## Request
The data must be returned in full and exactly as given.

## Material provided
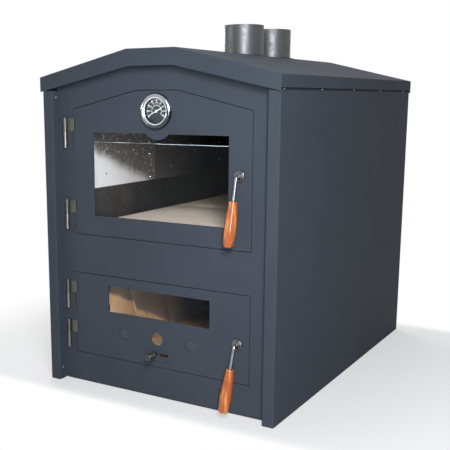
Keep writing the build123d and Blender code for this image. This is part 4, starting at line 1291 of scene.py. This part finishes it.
@dataclass
class Thermometer:
    """Dial thermometer on the upper door.

    Angles run clockwise from the top, in degrees. Ticks are given by length and width, the
    needle's waist by width and length.
    """

    bezel_radius: float = 38.7
    dial_opening: float = 27.3
    case_radius: float = 35.05
    tick_radius: float = 25.4
    tick_size: tuple[float, float] = (4.2, 2.3)
    minor_size: tuple[float, float] = (2.2, 0.5)
    minor_parts: int = 5
    arc_radius: float = 13.6
    figure_radius: float = 18.2
    figure_size: float = 4.86
    first_angle: float = -120.0
    figures: tuple[str, ...] = ("0", "50", "100", "150", "200", "250", "300", "350", "400")
    print_height: float = 0.12
    print_gap: float = 0.02
    needle_angle: float = 244.0
    needle_length: float = 23.0
    needle_tail: float = 14.5
    needle_waist: tuple[float, float] = (1.7, 3.0)
    needle_thickness: float = 0.45
    needle_height: float = 3.0
    middle: Vector = field(default_factory=lambda: centre("gauge_dial"))
    dial_front: float = field(default_factory=lambda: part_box("gauge_dial")[0].y)
    plate: float = field(default_factory=lambda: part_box("upper_door_plate")[0].y)

    def build(self) -> None:
        """Model the thermometer."""
        dress_all("upper_door", ("gauge_case", "chrome", CHROME, 0.2),
                  ("gauge_nut", "rod_steel", BUSH_STEEL), ("gauge_probe", "rod_steel", BUSH_STEEL),
                  ("gauge_lens", "pane", LENS, 0.2), ("gauge_dial", "dial_black", DIAL_BLACK, 0.1))
        self.build_bezel()
        self.build_scale()
        self.build_needle()

    def outwards(self, depth: float, roll: float = 0.0) -> Matrix:
        """Matrix from a piece that stands on Z to the dial's axis, facing the front.

        Args:
            depth: Place along Y, in metres.
            roll: Clockwise turn seen from the front, in degrees.

        Returns:
            The matrix.
        """
        place = Matrix.Translation((self.middle.x, depth, self.middle.z))
        turn = Matrix.Rotation(math.radians(roll), 4, "Y")
        return place @ turn @ Matrix.Rotation(math.radians(90), 4, "X")

    def build_bezel(self) -> None:
        """Stepped chrome bezel: sloping skirt, rounded crown and a thin inner ring, painted bright.
        """
        r, case, dial = self.bezel_radius, self.case_radius, self.dial_opening
        skirt = [(case, 0.6), (r - 1.6, 0.5), (r - 0.9, 0.9), (r - 0.3, 2.0), (r, 3.5)]
        crown = [(r - 0.1, 5.6), (r - 0.5, 7.2), (r - 1.3, 8.6), (r - 2.6, 9.8), (r - 4.2, 10.5),
                 (r - 6.0, 10.75), (r - 7.4, 10.6), (r - 8.2, 10.1), (r - 8.9, 9.4)]
        lip = [(dial + 1.6, 9.2), (dial + 0.9, 9.4), (dial + 0.3, 9.1), (dial, 8.6), (dial, 8.05),
               (case, 8.05)]
        piece = turned("gauge_bezel_ring", skirt + crown + lip, 96, ring=True)
        piece.settle(self.outwards(self.plate)).smooth(40.0)
        piece.paint(BEZEL_CHROME).mount("upper_door", "chrome", "gauge_bezel")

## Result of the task
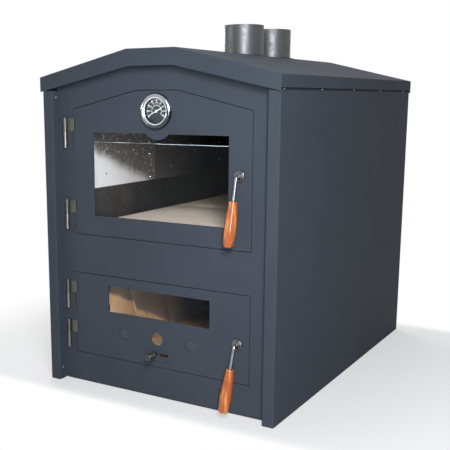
Keep writing the build123d and Blender code for this image. This is part 4, starting at line 1291 of scene.py. This part finishes it.
@dataclass
class Thermometer:
    """Dial thermometer on the upper door.

    Angles run clockwise from the top, in degrees. Ticks are given by length and width, the
    needle's waist by width and length.
    """

    bezel_radius: float = 38.7
    dial_opening: float = 27.3
    case_radius: float = 35.05
    tick_radius: float = 25.4
    tick_size: tuple[float, float] = (4.2, 2.3)
    minor_size: tuple[float, float] = (2.2, 0.5)
    minor_parts: int = 5
    arc_radius: float = 13.6
    figure_radius: float = 18.2
    figure_size: float = 4.86
    first_angle: float = -120.0
    figures: tuple[str, ...] = ("0", "50", "100", "150", "200", "250", "300", "350", "400")
    print_height: float = 0.12
    print_gap: float = 0.02
    needle_angle: float = 244.0
    needle_length: float = 23.0
    needle_tail: float = 14.5
    needle_waist: tuple[float, float] = (1.7, 3.0)
    needle_thickness: float = 0.45
    needle_height: float = 3.0
    middle: Vector = field(default_factory=lambda: centre("gauge_dial"))
    dial_front: float = field(default_factory=lambda: part_box("gauge_dial")[0].y)
    plate: float = field(default_factory=lambda: part_box("upper_door_plate")[0].y)

    def build(self) -> None:
        """Model the thermometer."""
        dress_all("upper_door", ("gauge_case", "chrome", CHROME, 0.2),
                  ("gauge_nut", "rod_steel", BUSH_STEEL), ("gauge_probe", "rod_steel", BUSH_STEEL),
                  ("gauge_lens", "pane", LENS, 0.2), ("gauge_dial", "dial_black", DIAL_BLACK, 0.1))
        self.build_bezel()
        self.build_scale()
        self.build_needle()

    def outwards(self, depth: float, roll: float = 0.0) -> Matrix:
        """Matrix from a piece that stands on Z to the dial's axis, facing the front.

        Args:
            depth: Place along Y, in metres.
            roll: Clockwise turn seen from the front, in degrees.

        Returns:
            The matrix.
        """
        place = Matrix.Translation((self.middle.x, depth, self.middle.z))
        turn = Matrix.Rotation(math.radians(roll), 4, "Y")
        return place @ turn @ Matrix.Rotation(math.radians(90), 4, "X")

    def build_bezel(self) -> None:
        """Stepped chrome bezel: sloping skirt, rounded crown and a thin inner ring, painted bright.
        """
        r, case, dial = self.bezel_radius, self.case_radius, self.dial_opening
        skirt = [(case, 0.6), (r - 1.6, 0.5), (r - 0.9, 0.9), (r - 0.3, 2.0), (r, 3.5)]
        crown = [(r - 0.1, 5.6), (r - 0.5, 7.2), (r - 1.3, 8.6), (r - 2.6, 9.8), (r - 4.2, 10.5),
                 (r - 6.0, 10.75), (r - 7.4, 10.6), (r - 8.2, 10.1), (r - 8.9, 9.4)]
        lip = [(dial + 1.6, 9.2), (dial + 0.9, 9.4), (dial + 0.3, 9.1), (dial, 8.6), (dial, 8.05),
               (case, 8.05)]
        piece = turned("gauge_bezel_ring", skirt + crown + lip, 96, ring=True)
        piece.settle(self.outwards(self.plate)).smooth(40.0)
        piece.paint(BEZEL_CHROME).mount("upper_door", "chrome", "gauge_bezel")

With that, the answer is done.